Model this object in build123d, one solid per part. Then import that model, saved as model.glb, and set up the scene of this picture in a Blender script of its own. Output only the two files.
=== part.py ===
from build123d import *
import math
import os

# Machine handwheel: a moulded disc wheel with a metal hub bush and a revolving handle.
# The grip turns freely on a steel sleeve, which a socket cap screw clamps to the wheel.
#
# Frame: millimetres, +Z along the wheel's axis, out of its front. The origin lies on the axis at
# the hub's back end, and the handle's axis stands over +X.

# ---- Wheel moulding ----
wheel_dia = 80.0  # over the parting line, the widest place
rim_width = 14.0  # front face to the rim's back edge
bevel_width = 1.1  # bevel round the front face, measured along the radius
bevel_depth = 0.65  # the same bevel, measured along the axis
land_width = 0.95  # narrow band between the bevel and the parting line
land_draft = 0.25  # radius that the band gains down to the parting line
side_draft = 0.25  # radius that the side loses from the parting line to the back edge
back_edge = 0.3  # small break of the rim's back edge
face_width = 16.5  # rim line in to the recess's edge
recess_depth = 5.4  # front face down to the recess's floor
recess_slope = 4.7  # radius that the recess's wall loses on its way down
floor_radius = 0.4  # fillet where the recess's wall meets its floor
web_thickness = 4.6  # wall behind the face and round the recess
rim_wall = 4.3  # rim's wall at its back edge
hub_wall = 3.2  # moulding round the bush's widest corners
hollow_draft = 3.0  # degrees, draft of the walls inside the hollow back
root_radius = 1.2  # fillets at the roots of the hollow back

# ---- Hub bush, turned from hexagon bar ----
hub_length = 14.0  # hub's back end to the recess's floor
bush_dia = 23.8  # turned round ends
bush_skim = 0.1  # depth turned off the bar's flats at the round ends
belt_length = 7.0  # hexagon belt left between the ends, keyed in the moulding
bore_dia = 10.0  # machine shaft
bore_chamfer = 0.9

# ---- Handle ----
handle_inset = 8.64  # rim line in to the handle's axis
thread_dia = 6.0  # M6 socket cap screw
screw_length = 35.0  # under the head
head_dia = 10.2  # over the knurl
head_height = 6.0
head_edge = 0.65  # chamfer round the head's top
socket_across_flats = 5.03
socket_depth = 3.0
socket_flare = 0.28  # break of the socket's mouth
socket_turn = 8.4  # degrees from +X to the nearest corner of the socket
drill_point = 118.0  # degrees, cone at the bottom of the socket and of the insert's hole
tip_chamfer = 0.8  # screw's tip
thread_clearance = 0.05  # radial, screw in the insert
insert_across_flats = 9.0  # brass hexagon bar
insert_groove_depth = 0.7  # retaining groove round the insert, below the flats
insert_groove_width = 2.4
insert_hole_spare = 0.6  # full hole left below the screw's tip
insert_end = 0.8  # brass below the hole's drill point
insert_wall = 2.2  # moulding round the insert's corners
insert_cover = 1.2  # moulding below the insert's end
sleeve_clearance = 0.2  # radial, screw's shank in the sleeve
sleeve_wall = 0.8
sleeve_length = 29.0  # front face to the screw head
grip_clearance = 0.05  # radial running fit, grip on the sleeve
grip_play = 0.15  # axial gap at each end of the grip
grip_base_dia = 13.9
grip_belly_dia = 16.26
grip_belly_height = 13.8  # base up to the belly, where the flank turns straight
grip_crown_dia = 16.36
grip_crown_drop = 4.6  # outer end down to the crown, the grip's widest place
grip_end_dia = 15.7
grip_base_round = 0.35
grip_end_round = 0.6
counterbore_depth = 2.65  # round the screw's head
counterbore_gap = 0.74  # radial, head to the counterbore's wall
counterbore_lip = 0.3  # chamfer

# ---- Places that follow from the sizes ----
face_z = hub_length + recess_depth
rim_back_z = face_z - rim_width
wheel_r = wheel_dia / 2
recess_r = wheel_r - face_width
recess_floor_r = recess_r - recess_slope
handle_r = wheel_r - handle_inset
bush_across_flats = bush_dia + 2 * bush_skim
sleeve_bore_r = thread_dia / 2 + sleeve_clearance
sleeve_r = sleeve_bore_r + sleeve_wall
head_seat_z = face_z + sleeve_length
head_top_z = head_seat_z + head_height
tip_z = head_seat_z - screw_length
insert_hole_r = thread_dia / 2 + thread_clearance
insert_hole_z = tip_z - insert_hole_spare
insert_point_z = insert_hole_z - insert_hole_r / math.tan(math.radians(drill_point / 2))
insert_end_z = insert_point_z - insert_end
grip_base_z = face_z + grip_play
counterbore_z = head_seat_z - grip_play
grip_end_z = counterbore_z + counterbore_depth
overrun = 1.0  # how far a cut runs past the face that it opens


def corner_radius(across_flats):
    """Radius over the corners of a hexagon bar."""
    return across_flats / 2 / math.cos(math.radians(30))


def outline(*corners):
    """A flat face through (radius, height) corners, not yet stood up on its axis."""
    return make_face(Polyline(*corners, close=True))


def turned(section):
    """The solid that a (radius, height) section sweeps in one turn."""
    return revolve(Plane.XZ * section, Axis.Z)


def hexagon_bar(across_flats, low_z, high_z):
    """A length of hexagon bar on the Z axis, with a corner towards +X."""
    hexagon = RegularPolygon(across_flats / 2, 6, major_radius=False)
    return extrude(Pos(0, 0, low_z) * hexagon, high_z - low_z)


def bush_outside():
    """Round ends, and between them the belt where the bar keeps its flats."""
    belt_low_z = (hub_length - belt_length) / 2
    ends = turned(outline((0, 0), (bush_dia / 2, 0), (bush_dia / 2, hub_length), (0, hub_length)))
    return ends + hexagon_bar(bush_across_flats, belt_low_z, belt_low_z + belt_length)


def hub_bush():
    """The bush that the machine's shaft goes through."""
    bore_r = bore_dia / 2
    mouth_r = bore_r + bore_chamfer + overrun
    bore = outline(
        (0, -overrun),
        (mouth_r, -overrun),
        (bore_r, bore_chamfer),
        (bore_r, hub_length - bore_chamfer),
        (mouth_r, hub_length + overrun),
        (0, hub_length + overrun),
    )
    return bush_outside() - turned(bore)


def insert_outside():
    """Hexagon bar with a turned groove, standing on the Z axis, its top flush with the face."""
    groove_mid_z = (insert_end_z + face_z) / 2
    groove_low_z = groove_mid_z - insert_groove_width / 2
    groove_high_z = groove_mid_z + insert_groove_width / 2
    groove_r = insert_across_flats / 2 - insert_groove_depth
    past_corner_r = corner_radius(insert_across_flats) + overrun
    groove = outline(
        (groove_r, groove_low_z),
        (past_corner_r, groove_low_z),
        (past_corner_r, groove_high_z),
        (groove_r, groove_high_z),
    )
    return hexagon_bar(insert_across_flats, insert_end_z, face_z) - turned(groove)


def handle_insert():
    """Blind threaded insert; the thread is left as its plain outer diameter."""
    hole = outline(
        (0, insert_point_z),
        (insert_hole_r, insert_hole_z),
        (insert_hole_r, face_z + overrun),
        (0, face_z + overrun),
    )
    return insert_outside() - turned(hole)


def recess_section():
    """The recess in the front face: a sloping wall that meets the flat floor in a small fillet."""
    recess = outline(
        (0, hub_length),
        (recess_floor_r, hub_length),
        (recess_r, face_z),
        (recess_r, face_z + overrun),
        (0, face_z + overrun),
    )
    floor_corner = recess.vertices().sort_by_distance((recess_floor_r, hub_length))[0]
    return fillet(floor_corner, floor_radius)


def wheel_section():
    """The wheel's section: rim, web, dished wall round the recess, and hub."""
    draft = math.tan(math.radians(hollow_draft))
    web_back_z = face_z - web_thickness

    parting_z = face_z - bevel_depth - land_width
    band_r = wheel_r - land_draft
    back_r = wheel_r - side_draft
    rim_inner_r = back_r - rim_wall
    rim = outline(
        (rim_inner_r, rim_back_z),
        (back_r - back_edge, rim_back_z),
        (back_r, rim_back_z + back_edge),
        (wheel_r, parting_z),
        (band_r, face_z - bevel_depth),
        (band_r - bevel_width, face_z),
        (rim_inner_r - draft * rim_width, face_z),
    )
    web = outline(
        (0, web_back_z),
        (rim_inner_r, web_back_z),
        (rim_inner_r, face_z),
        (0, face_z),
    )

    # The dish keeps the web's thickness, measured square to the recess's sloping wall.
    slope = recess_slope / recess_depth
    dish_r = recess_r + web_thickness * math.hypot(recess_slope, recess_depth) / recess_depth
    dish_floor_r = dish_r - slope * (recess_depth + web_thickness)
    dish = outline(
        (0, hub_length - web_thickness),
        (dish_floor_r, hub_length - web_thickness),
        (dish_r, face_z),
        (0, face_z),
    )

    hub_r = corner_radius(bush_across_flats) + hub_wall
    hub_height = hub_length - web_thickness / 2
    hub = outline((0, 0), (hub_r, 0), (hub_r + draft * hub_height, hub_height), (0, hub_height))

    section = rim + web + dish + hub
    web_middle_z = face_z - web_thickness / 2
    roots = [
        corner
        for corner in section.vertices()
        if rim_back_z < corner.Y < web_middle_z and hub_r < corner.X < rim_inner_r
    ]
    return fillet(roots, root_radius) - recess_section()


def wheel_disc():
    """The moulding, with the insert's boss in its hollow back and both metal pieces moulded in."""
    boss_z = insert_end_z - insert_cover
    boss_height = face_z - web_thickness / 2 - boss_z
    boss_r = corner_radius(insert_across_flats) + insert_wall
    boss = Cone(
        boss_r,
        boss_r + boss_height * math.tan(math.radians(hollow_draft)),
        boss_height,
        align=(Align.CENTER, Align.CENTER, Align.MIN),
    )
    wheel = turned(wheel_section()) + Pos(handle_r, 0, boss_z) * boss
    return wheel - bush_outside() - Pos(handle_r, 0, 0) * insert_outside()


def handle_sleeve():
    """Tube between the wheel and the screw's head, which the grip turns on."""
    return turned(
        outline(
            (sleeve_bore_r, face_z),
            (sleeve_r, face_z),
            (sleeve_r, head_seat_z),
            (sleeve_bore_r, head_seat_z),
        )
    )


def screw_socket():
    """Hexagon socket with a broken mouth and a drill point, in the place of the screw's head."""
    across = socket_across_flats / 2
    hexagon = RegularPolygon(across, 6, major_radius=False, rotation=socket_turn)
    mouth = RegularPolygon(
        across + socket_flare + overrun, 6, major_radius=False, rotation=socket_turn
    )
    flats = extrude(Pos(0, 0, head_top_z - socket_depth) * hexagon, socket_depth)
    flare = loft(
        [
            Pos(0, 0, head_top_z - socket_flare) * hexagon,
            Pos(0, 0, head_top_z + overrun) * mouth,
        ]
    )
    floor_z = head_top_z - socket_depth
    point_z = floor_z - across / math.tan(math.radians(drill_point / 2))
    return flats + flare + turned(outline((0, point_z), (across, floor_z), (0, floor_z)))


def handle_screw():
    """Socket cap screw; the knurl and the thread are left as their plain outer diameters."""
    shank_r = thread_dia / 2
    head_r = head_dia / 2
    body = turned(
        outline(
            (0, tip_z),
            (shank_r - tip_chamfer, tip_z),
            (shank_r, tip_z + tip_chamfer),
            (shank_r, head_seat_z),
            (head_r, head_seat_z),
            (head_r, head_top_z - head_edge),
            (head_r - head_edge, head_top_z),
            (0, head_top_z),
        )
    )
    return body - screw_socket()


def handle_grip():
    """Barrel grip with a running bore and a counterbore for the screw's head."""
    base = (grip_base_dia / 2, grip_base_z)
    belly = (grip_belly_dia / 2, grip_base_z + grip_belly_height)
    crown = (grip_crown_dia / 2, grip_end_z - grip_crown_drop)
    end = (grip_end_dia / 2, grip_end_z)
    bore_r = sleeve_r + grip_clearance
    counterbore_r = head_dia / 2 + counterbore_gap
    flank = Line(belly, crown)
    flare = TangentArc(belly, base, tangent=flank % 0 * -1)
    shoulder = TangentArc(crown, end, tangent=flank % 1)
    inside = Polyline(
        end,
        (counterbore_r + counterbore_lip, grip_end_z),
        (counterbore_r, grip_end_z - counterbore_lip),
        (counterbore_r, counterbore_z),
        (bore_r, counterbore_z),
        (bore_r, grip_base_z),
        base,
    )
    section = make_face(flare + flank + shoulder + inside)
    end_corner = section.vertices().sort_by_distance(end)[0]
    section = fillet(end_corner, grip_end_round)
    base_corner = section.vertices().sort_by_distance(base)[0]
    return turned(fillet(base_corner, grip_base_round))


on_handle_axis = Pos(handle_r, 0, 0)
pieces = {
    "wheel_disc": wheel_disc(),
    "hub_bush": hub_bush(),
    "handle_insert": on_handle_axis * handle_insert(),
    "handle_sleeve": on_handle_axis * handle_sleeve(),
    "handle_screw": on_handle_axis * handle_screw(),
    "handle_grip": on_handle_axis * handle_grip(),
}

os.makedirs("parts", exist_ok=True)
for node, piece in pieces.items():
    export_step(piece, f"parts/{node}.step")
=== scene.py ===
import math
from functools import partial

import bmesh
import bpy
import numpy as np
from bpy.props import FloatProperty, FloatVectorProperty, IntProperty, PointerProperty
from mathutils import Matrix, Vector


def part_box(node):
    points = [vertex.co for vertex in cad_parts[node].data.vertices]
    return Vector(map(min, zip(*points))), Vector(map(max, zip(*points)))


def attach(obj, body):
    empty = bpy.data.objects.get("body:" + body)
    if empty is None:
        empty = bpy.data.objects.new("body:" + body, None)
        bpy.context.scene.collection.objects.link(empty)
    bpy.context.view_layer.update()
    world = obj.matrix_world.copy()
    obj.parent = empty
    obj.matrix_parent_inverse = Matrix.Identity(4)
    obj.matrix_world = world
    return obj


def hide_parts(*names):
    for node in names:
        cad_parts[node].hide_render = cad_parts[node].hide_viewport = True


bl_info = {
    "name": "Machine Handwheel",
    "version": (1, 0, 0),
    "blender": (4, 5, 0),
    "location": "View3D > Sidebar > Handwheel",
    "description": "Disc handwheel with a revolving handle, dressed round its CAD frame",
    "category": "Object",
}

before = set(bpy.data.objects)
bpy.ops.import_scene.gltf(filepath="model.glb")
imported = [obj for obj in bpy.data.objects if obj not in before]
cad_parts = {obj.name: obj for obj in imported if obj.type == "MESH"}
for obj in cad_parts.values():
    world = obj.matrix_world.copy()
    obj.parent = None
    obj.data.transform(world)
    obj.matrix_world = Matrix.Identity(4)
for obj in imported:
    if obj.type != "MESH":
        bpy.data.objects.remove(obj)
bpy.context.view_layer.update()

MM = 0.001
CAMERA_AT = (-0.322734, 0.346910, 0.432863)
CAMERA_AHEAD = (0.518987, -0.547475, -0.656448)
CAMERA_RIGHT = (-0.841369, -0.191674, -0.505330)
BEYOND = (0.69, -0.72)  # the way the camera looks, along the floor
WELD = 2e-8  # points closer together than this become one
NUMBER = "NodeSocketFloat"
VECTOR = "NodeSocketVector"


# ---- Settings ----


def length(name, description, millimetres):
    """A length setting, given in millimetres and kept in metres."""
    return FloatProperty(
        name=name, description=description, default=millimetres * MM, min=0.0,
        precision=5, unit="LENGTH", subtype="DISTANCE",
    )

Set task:
Extract from the listing above the lines between the line containing "on_handle_axis = Pos(handle_r, 0, 0)" and the line containing "from mathutils import Matrix, Vector", keeping both of those lines. Output nothing else.

Expected output:
on_handle_axis = Pos(handle_r, 0, 0)
pieces = {
    "wheel_disc": wheel_disc(),
    "hub_bush": hub_bush(),
    "handle_insert": on_handle_axis * handle_insert(),
    "handle_sleeve": on_handle_axis * handle_sleeve(),
    "handle_screw": on_handle_axis * handle_screw(),
    "handle_grip": on_handle_axis * handle_grip(),
}

os.makedirs("parts", exist_ok=True)
for node, piece in pieces.items():
    export_step(piece, f"parts/{node}.step")
=== scene.py ===
import math
from functools import partial

import bmesh
import bpy
import numpy as np
from bpy.props import FloatProperty, FloatVectorProperty, IntProperty, PointerProperty
from mathutils import Matrix, Vector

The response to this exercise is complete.